Ein Kind auf der Suche nach seinem Vater, ein Road-Trip durch Kanada und die USA, faszinierende Begegnungen und Zerstörung: Das ist Ashley Littles „Niagara Motel“. Worteweberin Annika hat die Protagonisten auf ihrer Reise ins Erwachsenwerden begleitet.
Der elfjährige Tucker zieht mit seiner Mutter Gina von Motel zu Motel, von Kleinstadt zu Kleinstadt. Denn Gina ist Stripperin, immer auf der Suche nach neuen Kunden. Außerdem hat sie Narkolepsie, eine Krankheit, die dazu führt, dass sie in den ungünstigsten Situationen einfach einschläft. Für Tucker bedeutet das viel Verantwortung.
„Jeder hat mal einen Tag frei, mein Junge.“ „Ich nicht.“ „Hast du denn einen Job?“ „Ja, den härtesten Job von allen.“ „Und welcher ist das?“ „Ich bin ein Kind.“ (S. 62)

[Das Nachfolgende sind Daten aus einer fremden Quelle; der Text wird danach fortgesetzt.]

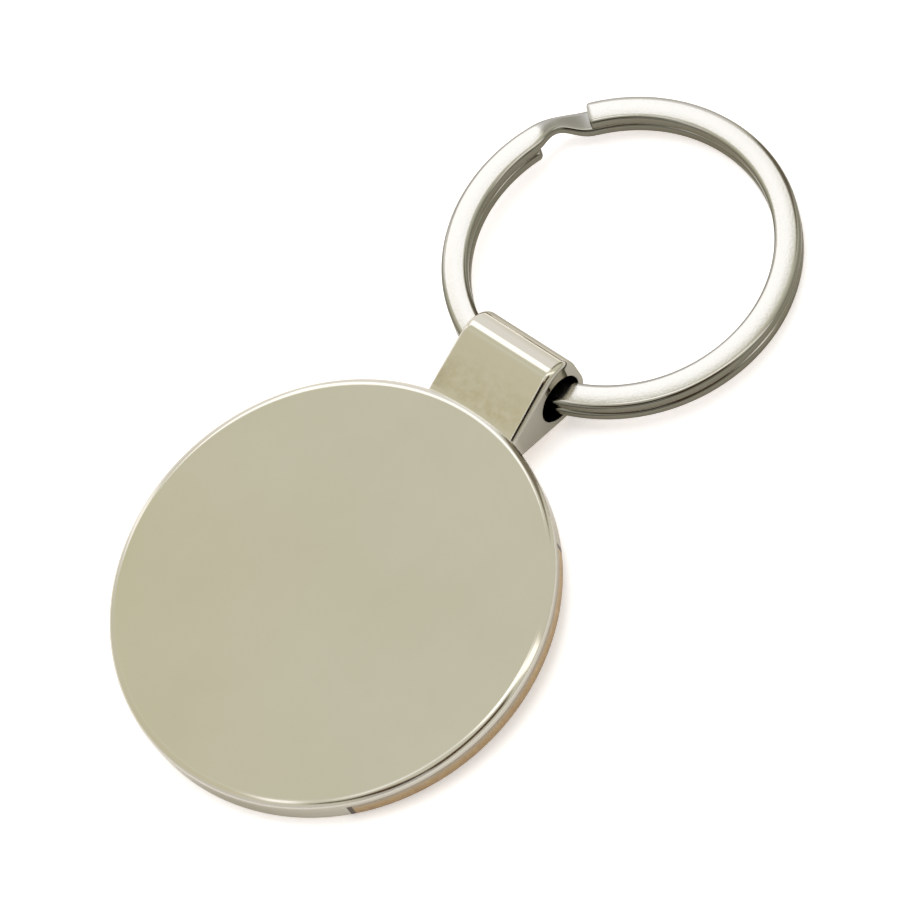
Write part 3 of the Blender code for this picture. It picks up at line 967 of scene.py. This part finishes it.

Als Gina auf der Straße plötzlich einschläft und mit starken Verletzungen im Krankenhaus landet, muss Tucker sich ohne sie zurechtfinden. Er kommt übergangsweise in ein Heim, wo er von den meisten Jugendlichen gehänselt wird. Mit Meredith, die jeden Nachmittag an der gleichen Ecke auf Freier wartet und noch dazu schwanger ist, freundet er sich hingegen an. Die beiden hecken einen Plan aus: weg aus Niagara Falls, rein ins Abenteuer. Genauer: Tuckers Dad suchen, nur für den Fall, dass Gina irgendwann nicht mehr für ihn da sein kann. Von seinem Dad weiß er allerdings so gut wie gar nichts, außer dass er braune Haare hat und in einer Bar in Boston arbeitet. Für Tucker sind das eindeutige Indizien, dass es sich um den Seriencharakter Sam Malone handeln muss. In Boston angekommen stellt sich hingegen heraus, dass es so einfach dann doch nicht ist. Für Tucker und Meredith geht die Fahrt also weiter. Unterwegs treffen sie auf die unterschiedlichsten Menschen, finden Freunde und wachsen über sich hinaus.

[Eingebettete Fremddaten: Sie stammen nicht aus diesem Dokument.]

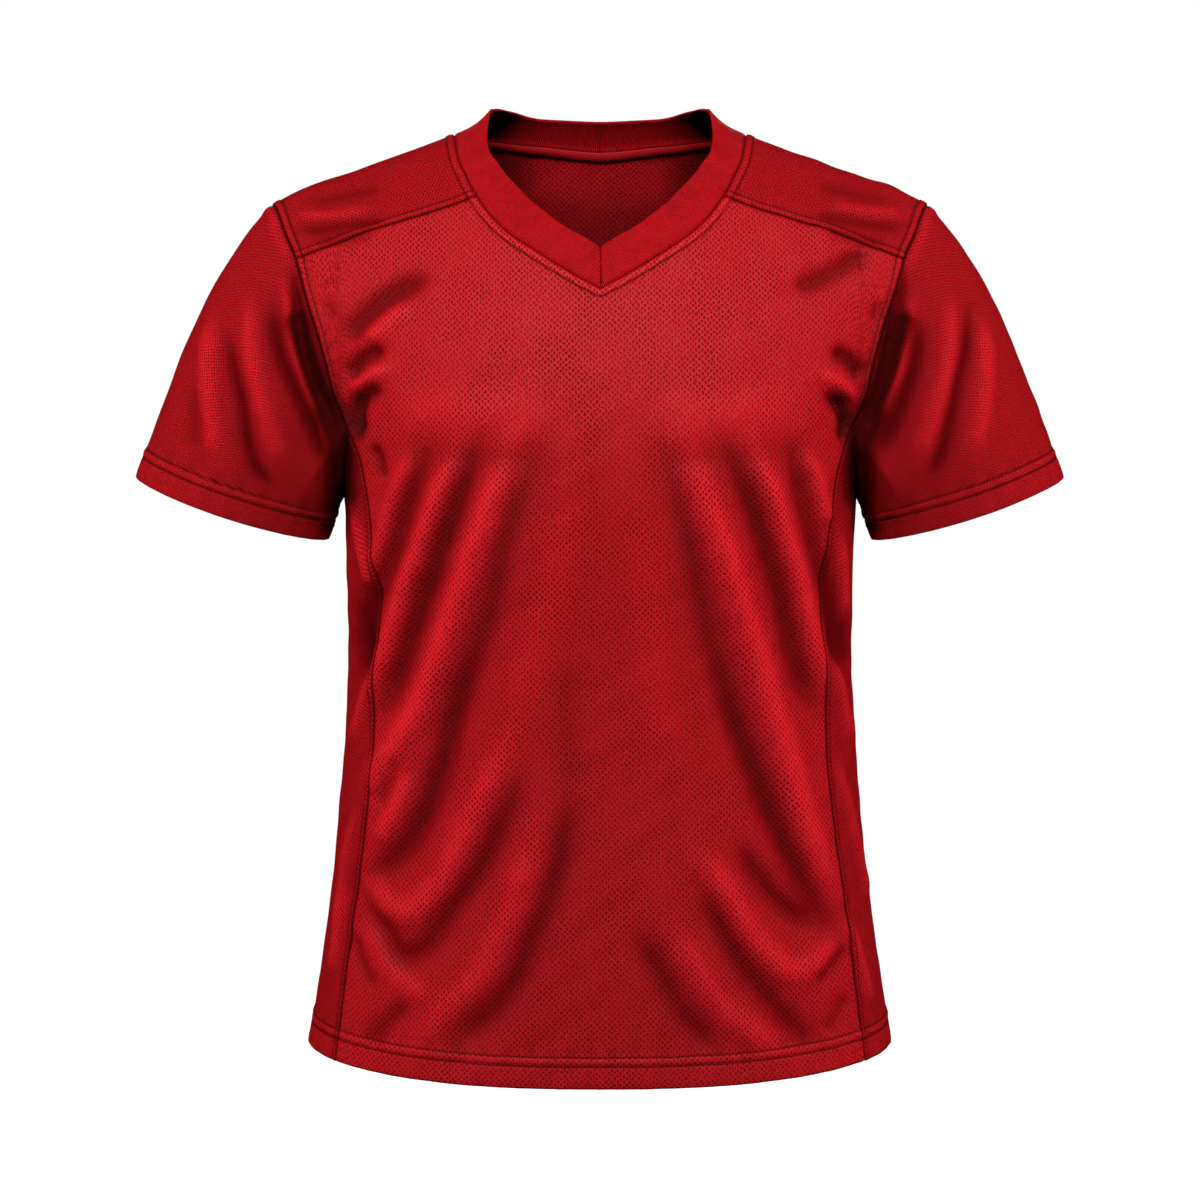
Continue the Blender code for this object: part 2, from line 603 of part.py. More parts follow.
def wall_mesh(piece, own, mitres):
    """Closed wall: the grid, a second one behind it, and a rim between their edges."""
    grid, closed, wall = piece["grid"], piece["closed"], piece["wall"]
    outer = grid + edge_pull(grid, mitres, closed)
    inner = outer - mitres * wall
    layers = [outer, inner]
    if piece["rounded"]:
        up = unit(outer[0] - outer[1])
        layers.append(((outer[0] + inner[0]) / 2 + up * wall * RIB_ROUND)[None])
    if closed:
        layers = [layer[:, :-1] for layer in layers]
    rows, columns = layers[0].shape[:2]
    points = np.concatenate([layer.reshape(-1, 3) for layer in layers])
    index = np.arange(rows * columns).reshape(rows, columns)
    index = np.c_[index, index[:, :1]] if closed else index
    behind = index + rows * columns
    edge = 2 * rows * columns + np.arange(columns)

    lean = own[:, :columns].reshape(-1, 3)
    lean = np.concatenate((lean, lean))
    plain = np.concatenate((grid[:, :columns], (grid - mitres * wall)[:, :columns])).reshape(-1, 3)
    plain = np.r_[plain, points[len(plain):]]

    def cells(corners, rim=False):
        """Two triangles for each cell, cut where the cloth bends least, or a rim's shorter way."""
        a, b = corners[:-1, :-1].ravel(), corners[1:, :-1].ravel()
        c, d = corners[1:, 1:].ravel(), corners[:-1, 1:].ravel()
        if rim:
            first = ((plain[a] - plain[c]) ** 2).sum(1) <= ((plain[b] - plain[d]) ** 2).sum(1)
        else:
            first = (lean[a] * lean[c]).sum(1) >= (lean[b] * lean[d]).sum(1)
        return np.concatenate((np.where(first[:, None], np.c_[a, b, c], np.c_[a, b, d]),
                               np.where(first[:, None], np.c_[a, c, d], np.c_[b, c, d])))

    faces = [cells(index), cells(behind)[:, ::-1], cells(np.stack((index[-1], behind[-1])), rim=True)]
    if piece["rounded"]:
        faces.append(cells(np.stack((behind[0], edge, index[0])), rim=True))
        faces.append([(edge[0], behind[0, 0], index[0, 0]), (edge[-1], index[0, -1], behind[0, -1])])
    else:
        faces.append(cells(np.stack((behind[0], index[0])), rim=True))
    if not closed:
        faces.append(cells(np.stack((behind[:, 0], index[:, 0]), 1), rim=True))
        faces.append(cells(np.stack((index[:, -1], behind[:, -1]), 1), rim=True))
    mesh = bpy.data.meshes.new(piece["name"])
    mesh.from_pydata(points.tolist(), [], np.concatenate(faces).tolist())
    mesh.update()
    return mesh


# ---- the garment --------------------------------------------------------------------------------

def cut_pieces():
    """Every sewn piece as its base grid, wall, finish and kind of edge."""
    pieces = []

    def add(name, grid, finish="mesh", wall=PANEL_WALL, closed=False, rounded=False):
        pieces.append({"name": name, "grid": grid, "finish": finish, "wall": wall,
                       "closed": closed, "rounded": rounded})

    add("front", body_panel(FRONT))
    add("back", body_panel(BACK))
    for name, grid, closed in (("side_panel", side_panel(), False), ("yoke", yoke_panel(), False),
                               ("sleeve", sleeve(), True)):
        add(name + "_left", grid, "satin", closed=closed)
        add(name + "_right", other_hand(grid), "satin", closed=closed)
    add("collar", collar(), "rib", RIB_WALL, rounded=True)
    return pieces


def neck_tape(back, mitres):
    """Tape inside the back, below the collar: the panel's top cells, moved in."""
    under_collar = slice(YOKE_CELLS, YOKE_CELLS + 2 * NECK_BACK_CELLS + 1)
    top, low = back["grid"][:2, under_collar]
    step_top, step_low = mitres[:2, under_collar]
    length = np.linalg.norm(low - top, axis=1, keepdims=True)
    share = np.array((TAPE_TOP, TAPE_REACH))[:, None, None] / length
    step = step_top * (1 - share) + step_low * share
    grid = top * (1 - share) + low * share - step * (PANEL_WALL + TAPE_STAND)
    piece = {"name": "neck_tape", "grid": grid, "finish": "tape", "wall": TAPE_WALL,
             "closed": False, "rounded": False}
    return piece, unit(step)


def material(finish):
    red, green, blue, roughness = FINISH[finish]
    found = bpy.data.materials.get(finish) or bpy.data.materials.new(finish)
    found.use_nodes = True
    shader = found.node_tree.nodes["Principled BSDF"]
    shader.inputs["Base Color"].default_value = (red, green, blue, 1)
    shader.inputs["Roughness"].default_value = roughness
    shader.inputs["Metallic"].default_value = 0
    found.diffuse_color = (red, green, blue, 1)
    return found


def place_piece(piece, own, mitres, collection):
    mesh = wall_mesh(piece, own, mitres)
    mesh.materials.append(material(piece["finish"]))
    mesh.shade_smooth()
    collection.objects.link(bpy.data.objects.new(piece["name"], mesh))


def main():
    for item in list(bpy.data.objects):
        bpy.data.objects.remove(item)
    collection = bpy.data.collections.new(NAME)
    bpy.context.scene.collection.children.link(collection)
    pieces = cut_pieces()
    for piece, mitres in zip(pieces, shared_normals(pieces)[1]):
        piece["grid"] = piece["grid"] + unit(mitres) * fold_rise(piece["grid"])[..., None]
    own, mitres = shared_normals(pieces)
    for piece, normals, steps in zip(pieces, own, mitres):
        place_piece(piece, normals, steps, collection)
    tape, normals = neck_tape(pieces[1], mitres[1])
    place_piece(tape, normals, normals, collection)


main()
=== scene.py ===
import bpy
import numpy as np
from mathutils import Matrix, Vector


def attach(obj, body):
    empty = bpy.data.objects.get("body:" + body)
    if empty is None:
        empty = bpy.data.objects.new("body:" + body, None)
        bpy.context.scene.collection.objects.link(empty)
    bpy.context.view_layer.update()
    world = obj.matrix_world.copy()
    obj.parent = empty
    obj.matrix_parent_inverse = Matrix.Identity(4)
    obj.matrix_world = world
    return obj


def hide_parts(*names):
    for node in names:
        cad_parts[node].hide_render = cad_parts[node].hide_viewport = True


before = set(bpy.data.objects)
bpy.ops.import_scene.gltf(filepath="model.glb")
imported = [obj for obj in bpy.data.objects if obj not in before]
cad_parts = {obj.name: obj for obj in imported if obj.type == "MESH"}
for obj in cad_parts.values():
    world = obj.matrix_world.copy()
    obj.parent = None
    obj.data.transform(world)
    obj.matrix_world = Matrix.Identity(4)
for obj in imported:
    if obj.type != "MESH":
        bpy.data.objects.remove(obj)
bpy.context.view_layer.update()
print("frame loaded:", len(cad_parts), "nodes")

front, back = -1, 1    # sign of Y on each side of the body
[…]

Littles Roman besticht mit witzigen Dialogen und Tucker als altklugem, kindlich-naivem Erzähler. Sein unverstellter Blick auf die Welt sorgt für Komik, ist gleichzeitig aber auch enttarnend. Im Roman spiegelt sich das Lebensgefühl der 1990er Jahre, als Nirvana und Gameboys gerade in Mode kamen. Die Road Novel erzählt vom Erwachsenwerden, von Freundschaft und von den Spielarten des Lebens. An einigen Stellen ist das unerwartet hart und grausam, an anderen einfach nur schön. „Niagara Motel“ macht Spaß, kann aber auch überraschen – eine unterhaltsame Reise durch die USA und die Zeit.
Niagara Motel. Ashley Little. Übersetzung: Katharina Naumann. Rowohlt Polaris. 2017.